Take advantage of travel hacks without attracting debt
Now for the most important piece of advice about travel hacking: how to do it without falling into debt. Here are a few practices to follow:
- Choose one or two cards for the majority of your spending.
- Don’t spend more than you can afford to do in cash.
- Go online and pay off purchases the same day they happen.
- Don’t use your credit cards for unplanned purchases.
- Avoid carrying a balance over from month to month.
- Don’t get so many credit cards that they become too difficult to manage.
One of Steele’s favorite tips is to treat his credit cards like debit cards. By doing that, he can only purchase with credit that which he can afford to pay in cash. Sticking to this practice can help you prevent racking up a balance you can’t pay in full at the end of the month.

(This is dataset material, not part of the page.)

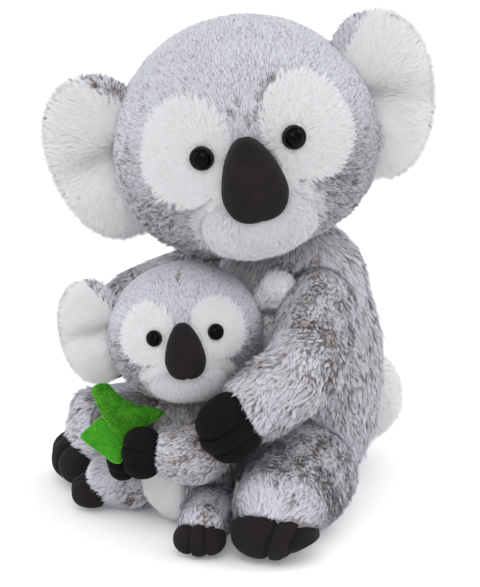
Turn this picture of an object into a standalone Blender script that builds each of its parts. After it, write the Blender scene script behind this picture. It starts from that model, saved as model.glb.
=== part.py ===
"""A plush koala that sits with a baby koala in its lap, the baby holding a cloth leaf.

The mother faces -Y, her left side is +X and her seat rests on z = 0. Each sewn piece is its
own object. A larger piece cuts the smaller ones beside it, with a seam gap between them, and
every limb that turns has a round root in a round socket.
"""

import math

import bmesh
import bpy
from mathutils import Matrix, Vector

# Clearances and the thickness of fabric pads
SEAM_GAP = 0.0004
SWING_GAP = 0.0012
TURN_GAP = 0.0009
LEAF_GAP = 0.0008
FLOOR_GAP = 0.0005
OVERRUN = 0.004

# Mother: body
BELLY_HEIGHT = 0.044
BELLY_RADIUS = 0.055
BELLY_BACK = 0.017
WAIST_HEIGHT = 0.088
WAIST_RADIUS = 0.055
WAIST_SIDE = 0.0035
WAIST_BACK = 0.019
NECK_HEIGHT = 0.128
NECK_RADIUS = 0.049
NECK_SIDE = 0.006
NECK_BACK = 0.0155
BELLY_WIDTH_SHARE = 1.12
WAIST_WIDTH_SHARE = 1.07

# Mother: base panel and the bag of pellets above it
PANEL_HALF_WIDTH = 0.030
PANEL_HALF_DEPTH = 0.026
PANEL_THICKNESS = 0.002
BAG_HALF_WIDTH = 0.020
BAG_HALF_DEPTH = 0.022
BAG_HALF_HEIGHT = 0.009

# Mother: chest fur
BIB_SIDE = 0.003
BIB_FORWARD = 0.030
BIB_DROP = 0.002
BIB_HALF_WIDTH = 0.034
BIB_HALF_HEIGHT = 0.028
BIB_THICKNESS = 0.004

# Mother: head
HEAD_CENTRE = (-0.0035, -0.0160, 0.2325)
HEAD_TURN = math.radians(50)
HEAD_TILT = math.radians(12)
HEAD_HALF_WIDTH = 0.0815
HEAD_HALF_DEPTH = 0.068
HEAD_HALF_HEIGHT = 0.073
CHEEK_SHARE = 0.11

# Mother: face
PATCH_SIDE = 0.0365
PATCH_HEIGHT = 0.018
PATCH_HALF_WIDTH = 0.0265
PATCH_HALF_HEIGHT = 0.035
PATCH_LEAN = math.radians(14)
PATCH_THICKNESS = 0.0035
MUZZLE_FORWARD = 0.050
MUZZLE_DROP = 0.030
MUZZLE_HALF_WIDTH = 0.038
MUZZLE_HALF_DEPTH = 0.026
MUZZLE_HALF_HEIGHT = 0.026
NOSE_FORWARD = 0.071
NOSE_DROP = 0.0035
NOSE_HALF_WIDTH = 0.0205
NOSE_HALF_DEPTH = 0.012
NOSE_HALF_HEIGHT = 0.0265
EYE_SIDE = 0.028
EYE_HEIGHT = 0.0158
EYE_RADIUS = 0.0075
EYE_SHANK_RADIUS = 0.0022
EYE_SHANK_LENGTH = 0.013
WASHER_RADIUS = 0.0085
WASHER_THICKNESS = 0.0016
WASHER_DEPTH = 0.009

# Mother: ears
EAR_OUT = 0.001
EAR_HEIGHT = 0.0025
EAR_BACK = 0.010
EAR_LEAN = math.radians(9)
EAR_HALF_WIDTH = 0.035
EAR_HALF_HEIGHT = 0.0535
EAR_HALF_THICKNESS = 0.011
LINING_SHARE = 0.86
LINING_SHIFT_SHARE = 0.13
EAR_ROOT_RADIUS = 0.008
EAR_ROOT_HALF_LENGTH = 0.026
EAR_CLEARANCE = 0.0038
LINING_THICKNESS = 0.004

# Mother: arms
SHOULDER_SIDE = 0.042
SHOULDER_BACK = 0.002
SHOULDER_HEIGHT = 0.136
SHOULDER_RADIUS = 0.022
LEFT_ELBOW = (0.075, -0.045, 0.112)
LEFT_WRIST = (0.065, -0.076, 0.092)
RIGHT_ELBOW = (-0.070, -0.036, 0.112)
RIGHT_WRIST = (-0.066, -0.056, 0.101)
ELBOW_RADIUS = 0.0255
WRIST_RADIUS = 0.0245
SHOULDER_SHARE = 0.12
SHOULDER_TAPER = 0.91
PAW_HALF_WIDTH = 0.0215
PAW_HALF_LENGTH = 0.021
PAW_HALF_THICKNESS = 0.0155
PAW_REACH = 0.019

# Mother: legs
HIP_SIDE = 0.043
HIP_BACK = 0.002
HIP_HEIGHT = 0.036
HIP_RADIUS = 0.0275
LEFT_LEG_SPLAY = math.radians(27)
LEFT_LEG_LENGTH = 0.081
RIGHT_LEG_SPLAY = math.radians(36)
RIGHT_LEG_LENGTH = 0.075
THIGH_SHARE = 0.25
THIGH_RADIUS = 0.0325
ANKLE_RADIUS = 0.0305
FOOT_HALF_WIDTH = 0.027
FOOT_HALF_LENGTH = 0.021
FOOT_HALF_HEIGHT = 0.0155
FOOT_REACH = 0.0065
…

Steele also suggests keeping your spending simple. “Even though I have many credit card accounts open, I use just two or three for 99 percent of my spending. The rest exist for the sign-up bonuses I earned or for specific benefits they offer.”
The only real way to use any credit card without falling into debt is to make sure you have a handle on it. Creating a situation that makes this easy for you is the best thing you can do.
And if you find out that you did let it get out of hand – or if that’s already happened – stop travel hacking immediately. Then, get a balance transfer credit card so you can pay the balance off at no interest for at least a few months. And pay the card off before the promotional interest rate expires.
At the end of the day, if travel hacking is costing you more money than it’s saving you, step away from the credit cards. Start a good old-fashioned travel fund instead. Your wallet will thank you in the long-run.